**GIVEN MATERIAL**:
++++++++++

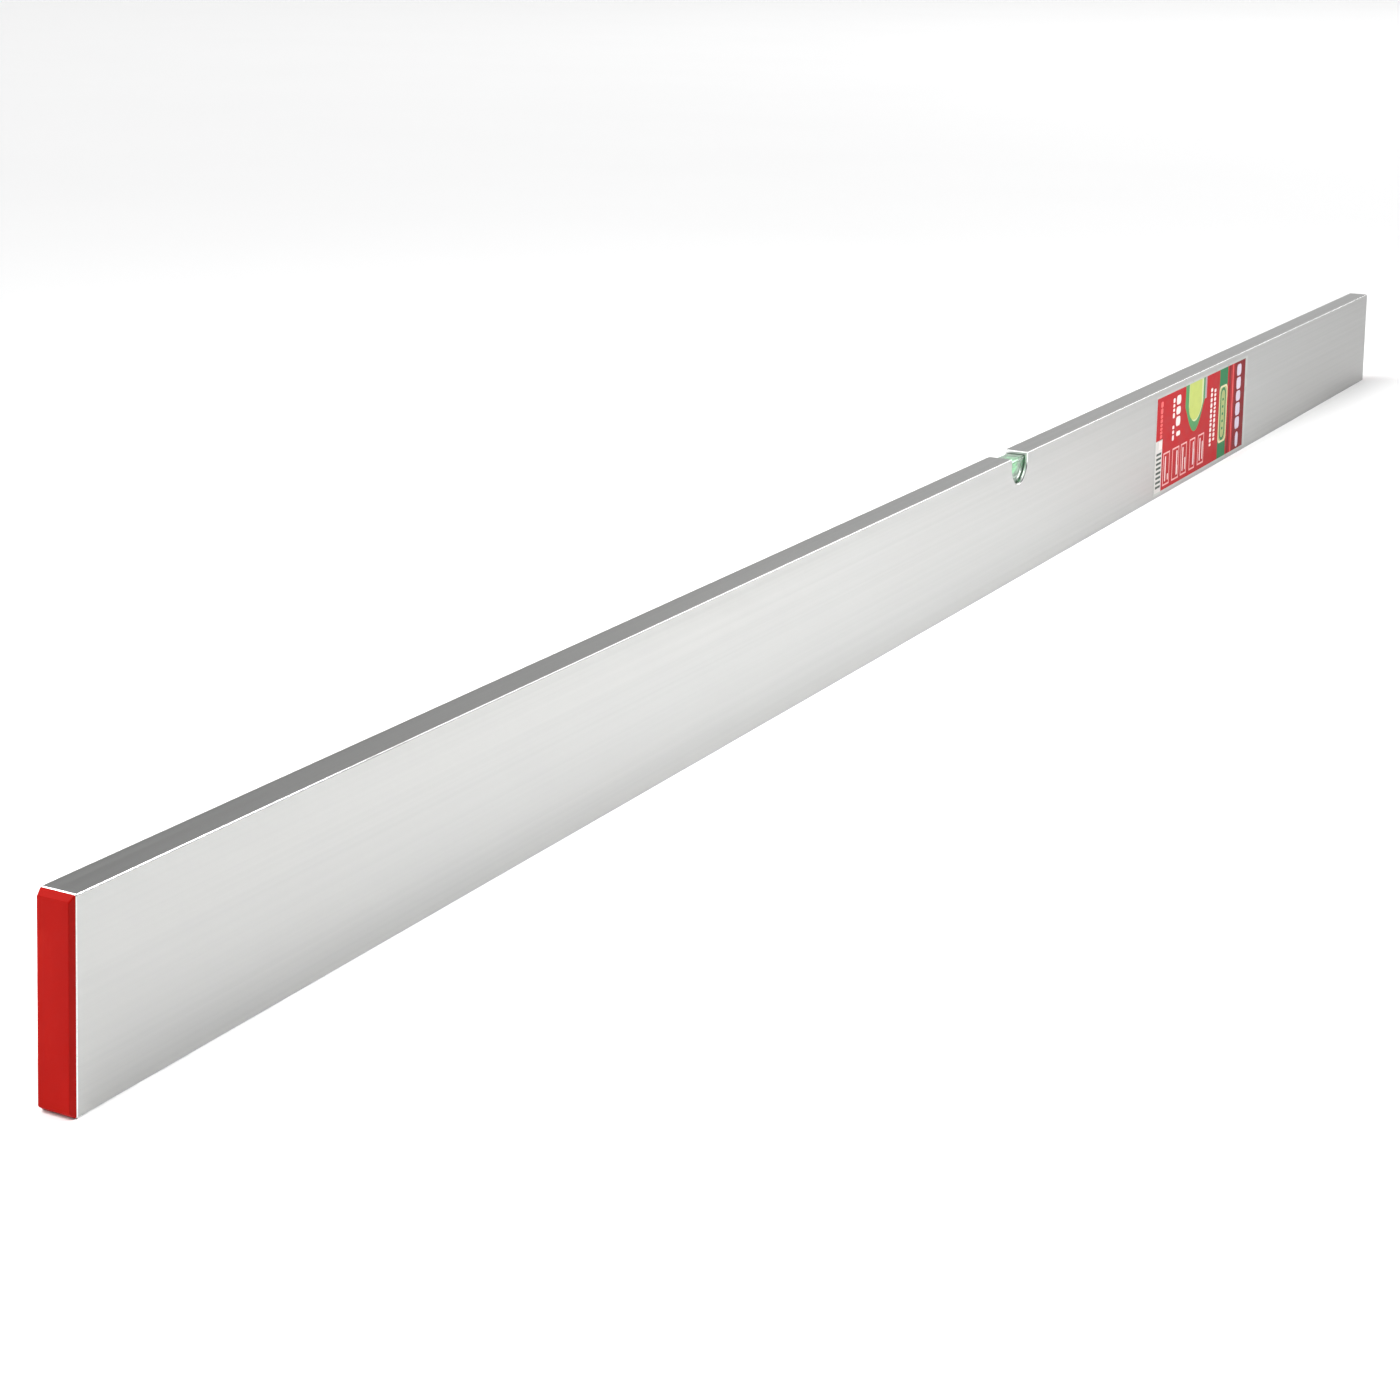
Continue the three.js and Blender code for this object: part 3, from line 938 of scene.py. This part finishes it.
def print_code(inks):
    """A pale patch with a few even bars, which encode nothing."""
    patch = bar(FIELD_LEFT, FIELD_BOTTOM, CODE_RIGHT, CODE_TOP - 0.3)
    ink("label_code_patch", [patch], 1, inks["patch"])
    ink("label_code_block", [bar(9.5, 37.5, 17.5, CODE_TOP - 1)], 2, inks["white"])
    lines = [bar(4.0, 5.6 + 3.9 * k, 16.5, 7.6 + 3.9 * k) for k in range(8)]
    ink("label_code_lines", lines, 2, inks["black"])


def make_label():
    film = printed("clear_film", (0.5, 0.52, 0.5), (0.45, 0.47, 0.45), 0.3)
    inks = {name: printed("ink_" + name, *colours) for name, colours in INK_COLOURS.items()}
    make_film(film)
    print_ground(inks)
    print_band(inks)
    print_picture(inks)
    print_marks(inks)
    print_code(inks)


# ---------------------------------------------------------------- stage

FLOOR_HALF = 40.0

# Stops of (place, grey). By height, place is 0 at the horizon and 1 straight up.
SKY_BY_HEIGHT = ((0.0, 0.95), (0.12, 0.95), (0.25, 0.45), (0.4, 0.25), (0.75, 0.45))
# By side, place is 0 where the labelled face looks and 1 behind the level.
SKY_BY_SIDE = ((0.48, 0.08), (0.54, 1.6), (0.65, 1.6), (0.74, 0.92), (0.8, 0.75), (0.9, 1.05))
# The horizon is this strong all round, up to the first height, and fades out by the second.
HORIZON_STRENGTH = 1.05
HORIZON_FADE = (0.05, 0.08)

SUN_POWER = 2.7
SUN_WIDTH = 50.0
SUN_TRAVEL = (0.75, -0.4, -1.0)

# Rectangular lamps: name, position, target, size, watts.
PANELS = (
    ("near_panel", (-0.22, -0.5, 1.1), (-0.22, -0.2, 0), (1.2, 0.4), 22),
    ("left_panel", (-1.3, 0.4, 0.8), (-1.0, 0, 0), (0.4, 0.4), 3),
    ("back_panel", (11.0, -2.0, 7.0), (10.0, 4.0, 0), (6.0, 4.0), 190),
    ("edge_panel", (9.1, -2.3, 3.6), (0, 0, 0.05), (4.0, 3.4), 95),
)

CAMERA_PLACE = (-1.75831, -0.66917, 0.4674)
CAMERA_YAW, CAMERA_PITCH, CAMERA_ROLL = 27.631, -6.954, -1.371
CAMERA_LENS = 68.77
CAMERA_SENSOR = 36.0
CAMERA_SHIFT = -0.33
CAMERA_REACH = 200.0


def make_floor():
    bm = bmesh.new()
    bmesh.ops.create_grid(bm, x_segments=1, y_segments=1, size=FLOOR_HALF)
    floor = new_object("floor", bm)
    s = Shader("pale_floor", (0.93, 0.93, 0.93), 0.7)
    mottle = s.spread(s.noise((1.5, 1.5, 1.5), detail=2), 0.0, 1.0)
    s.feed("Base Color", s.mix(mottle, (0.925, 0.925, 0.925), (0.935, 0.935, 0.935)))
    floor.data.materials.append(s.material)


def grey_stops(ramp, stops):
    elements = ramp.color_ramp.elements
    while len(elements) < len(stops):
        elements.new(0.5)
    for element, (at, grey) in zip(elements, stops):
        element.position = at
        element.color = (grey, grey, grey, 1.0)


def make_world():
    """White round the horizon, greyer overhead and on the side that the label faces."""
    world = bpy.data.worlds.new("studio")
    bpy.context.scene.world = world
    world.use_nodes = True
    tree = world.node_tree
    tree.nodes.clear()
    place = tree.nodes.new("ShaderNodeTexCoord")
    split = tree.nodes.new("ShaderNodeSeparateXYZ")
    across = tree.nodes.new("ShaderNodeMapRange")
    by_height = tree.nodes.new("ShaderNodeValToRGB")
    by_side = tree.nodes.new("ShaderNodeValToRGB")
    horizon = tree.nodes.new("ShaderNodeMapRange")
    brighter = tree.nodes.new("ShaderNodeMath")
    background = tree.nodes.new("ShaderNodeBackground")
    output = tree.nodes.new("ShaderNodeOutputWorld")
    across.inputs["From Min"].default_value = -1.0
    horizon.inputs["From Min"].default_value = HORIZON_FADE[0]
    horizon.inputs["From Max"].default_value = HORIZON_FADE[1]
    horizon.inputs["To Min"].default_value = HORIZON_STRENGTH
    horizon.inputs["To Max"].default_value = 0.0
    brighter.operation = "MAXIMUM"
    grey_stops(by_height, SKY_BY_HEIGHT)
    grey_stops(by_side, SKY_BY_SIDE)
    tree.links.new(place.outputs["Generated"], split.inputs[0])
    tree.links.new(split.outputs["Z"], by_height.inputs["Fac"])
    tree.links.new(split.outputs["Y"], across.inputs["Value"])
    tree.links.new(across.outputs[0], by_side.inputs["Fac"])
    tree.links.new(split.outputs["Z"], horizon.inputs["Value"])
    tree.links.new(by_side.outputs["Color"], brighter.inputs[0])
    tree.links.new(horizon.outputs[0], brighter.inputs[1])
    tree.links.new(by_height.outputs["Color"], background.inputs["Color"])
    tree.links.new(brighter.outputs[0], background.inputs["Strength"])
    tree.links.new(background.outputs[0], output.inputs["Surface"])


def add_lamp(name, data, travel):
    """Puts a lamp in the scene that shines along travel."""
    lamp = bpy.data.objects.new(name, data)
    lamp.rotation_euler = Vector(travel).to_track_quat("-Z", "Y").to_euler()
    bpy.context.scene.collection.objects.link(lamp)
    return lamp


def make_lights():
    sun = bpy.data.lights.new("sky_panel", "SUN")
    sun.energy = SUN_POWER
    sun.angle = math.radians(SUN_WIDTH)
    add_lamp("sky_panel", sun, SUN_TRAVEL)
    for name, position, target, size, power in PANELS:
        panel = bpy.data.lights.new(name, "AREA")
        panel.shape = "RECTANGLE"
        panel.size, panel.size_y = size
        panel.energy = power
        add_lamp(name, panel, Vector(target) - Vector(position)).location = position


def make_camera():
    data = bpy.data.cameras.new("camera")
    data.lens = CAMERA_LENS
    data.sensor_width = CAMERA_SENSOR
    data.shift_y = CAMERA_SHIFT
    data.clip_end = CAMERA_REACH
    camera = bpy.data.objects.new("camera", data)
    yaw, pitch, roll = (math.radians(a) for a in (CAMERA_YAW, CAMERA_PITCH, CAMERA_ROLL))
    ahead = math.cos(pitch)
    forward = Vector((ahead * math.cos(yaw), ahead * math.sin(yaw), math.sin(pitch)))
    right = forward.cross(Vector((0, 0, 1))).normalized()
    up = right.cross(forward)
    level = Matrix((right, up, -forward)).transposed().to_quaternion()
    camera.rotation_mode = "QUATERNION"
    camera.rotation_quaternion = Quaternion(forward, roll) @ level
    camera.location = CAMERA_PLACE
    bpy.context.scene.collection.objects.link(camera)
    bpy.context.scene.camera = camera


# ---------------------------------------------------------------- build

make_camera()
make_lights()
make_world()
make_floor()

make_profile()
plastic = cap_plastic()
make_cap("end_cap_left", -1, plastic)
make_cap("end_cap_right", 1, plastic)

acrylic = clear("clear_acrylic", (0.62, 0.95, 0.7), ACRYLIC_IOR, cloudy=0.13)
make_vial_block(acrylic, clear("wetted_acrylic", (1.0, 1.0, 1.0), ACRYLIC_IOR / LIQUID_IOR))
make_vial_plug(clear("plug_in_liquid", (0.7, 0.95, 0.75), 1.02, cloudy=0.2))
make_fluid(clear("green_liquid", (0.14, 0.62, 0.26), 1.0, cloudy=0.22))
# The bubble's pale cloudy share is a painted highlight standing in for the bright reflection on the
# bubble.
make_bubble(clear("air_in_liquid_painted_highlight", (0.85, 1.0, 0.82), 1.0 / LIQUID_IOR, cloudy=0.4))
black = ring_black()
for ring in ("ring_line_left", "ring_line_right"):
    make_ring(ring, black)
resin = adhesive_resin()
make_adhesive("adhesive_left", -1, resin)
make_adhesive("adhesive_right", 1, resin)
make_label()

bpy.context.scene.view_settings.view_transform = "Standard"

++++++++++

**EXERCISE DESCRIPTION**:
Return exactly, please, the lines of the material from the first one down to and including the line where "FLOOR_HALF = 40.0" appears.

**ANSWER TO THIS PROBLEM**:
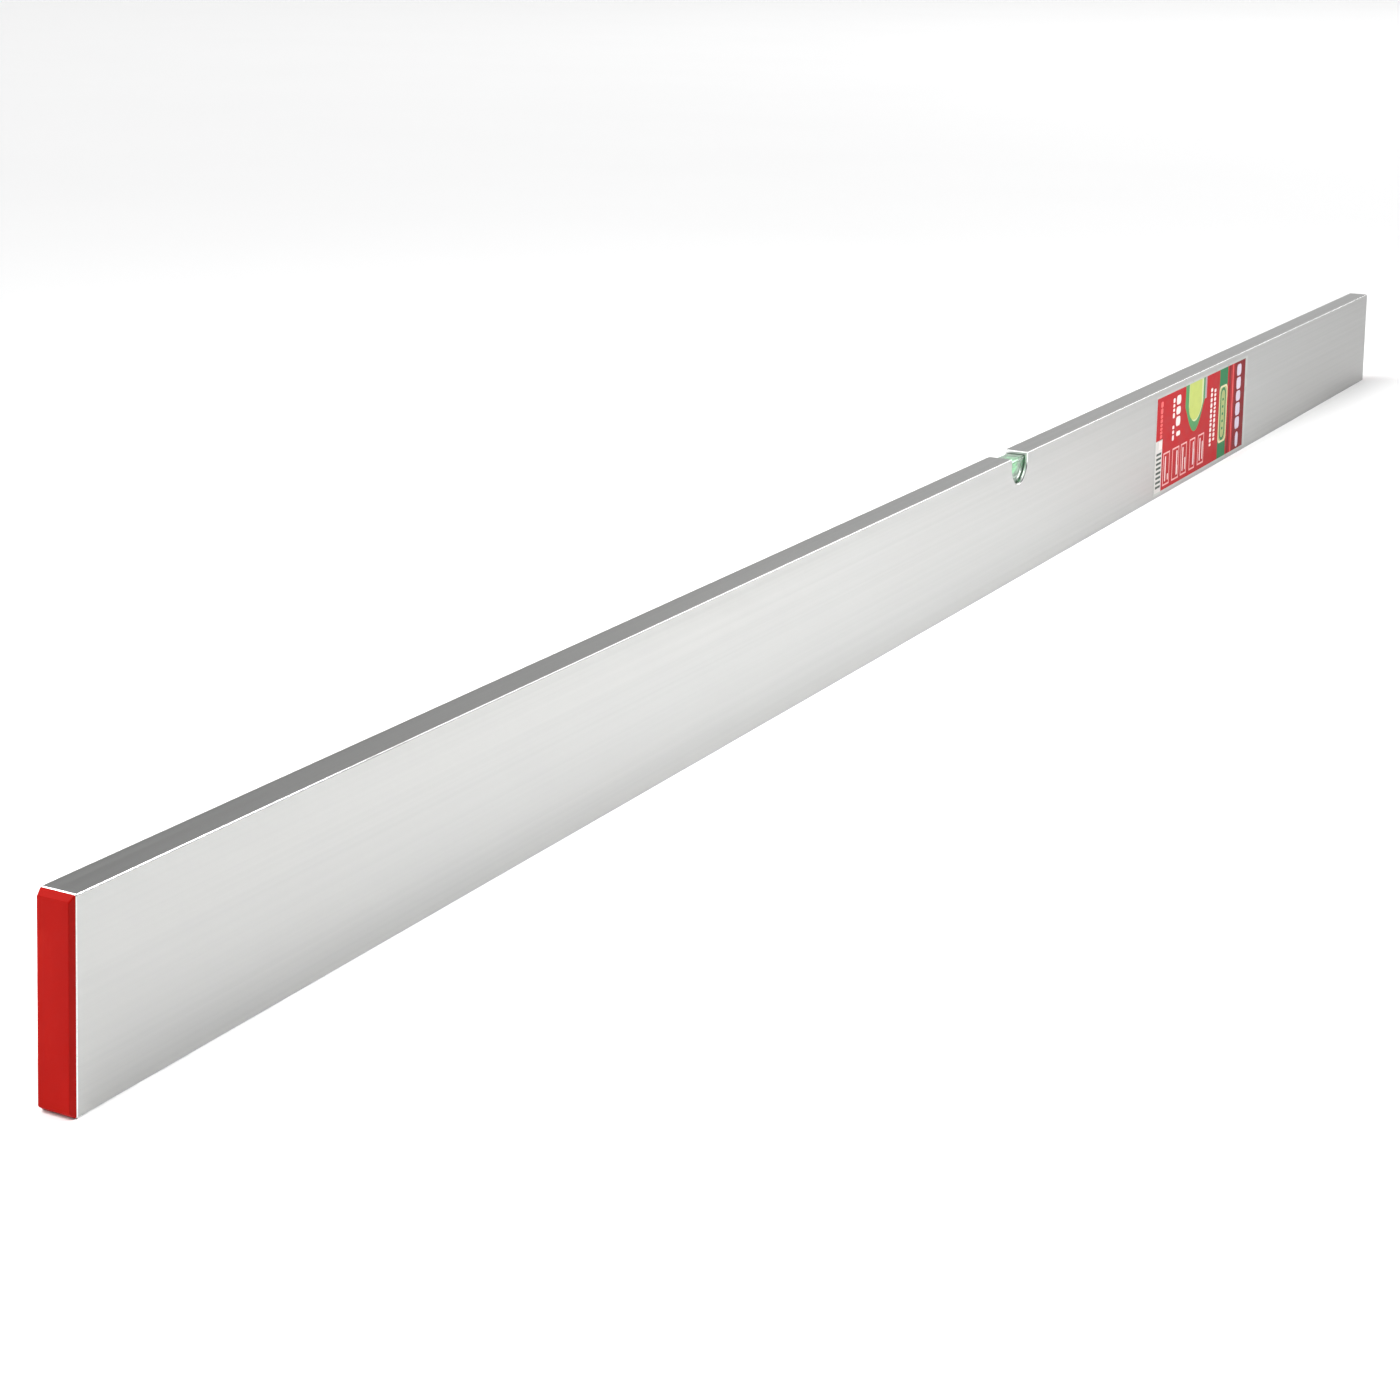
Continue the three.js and Blender code for this object: part 3, from line 938 of scene.py. This part finishes it.
def print_code(inks):
    """A pale patch with a few even bars, which encode nothing."""
    patch = bar(FIELD_LEFT, FIELD_BOTTOM, CODE_RIGHT, CODE_TOP - 0.3)
    ink("label_code_patch", [patch], 1, inks["patch"])
    ink("label_code_block", [bar(9.5, 37.5, 17.5, CODE_TOP - 1)], 2, inks["white"])
    lines = [bar(4.0, 5.6 + 3.9 * k, 16.5, 7.6 + 3.9 * k) for k in range(8)]
    ink("label_code_lines", lines, 2, inks["black"])


def make_label():
    film = printed("clear_film", (0.5, 0.52, 0.5), (0.45, 0.47, 0.45), 0.3)
    inks = {name: printed("ink_" + name, *colours) for name, colours in INK_COLOURS.items()}
    make_film(film)
    print_ground(inks)
    print_band(inks)
    print_picture(inks)
    print_marks(inks)
    print_code(inks)


# ---------------------------------------------------------------- stage

FLOOR_HALF = 40.0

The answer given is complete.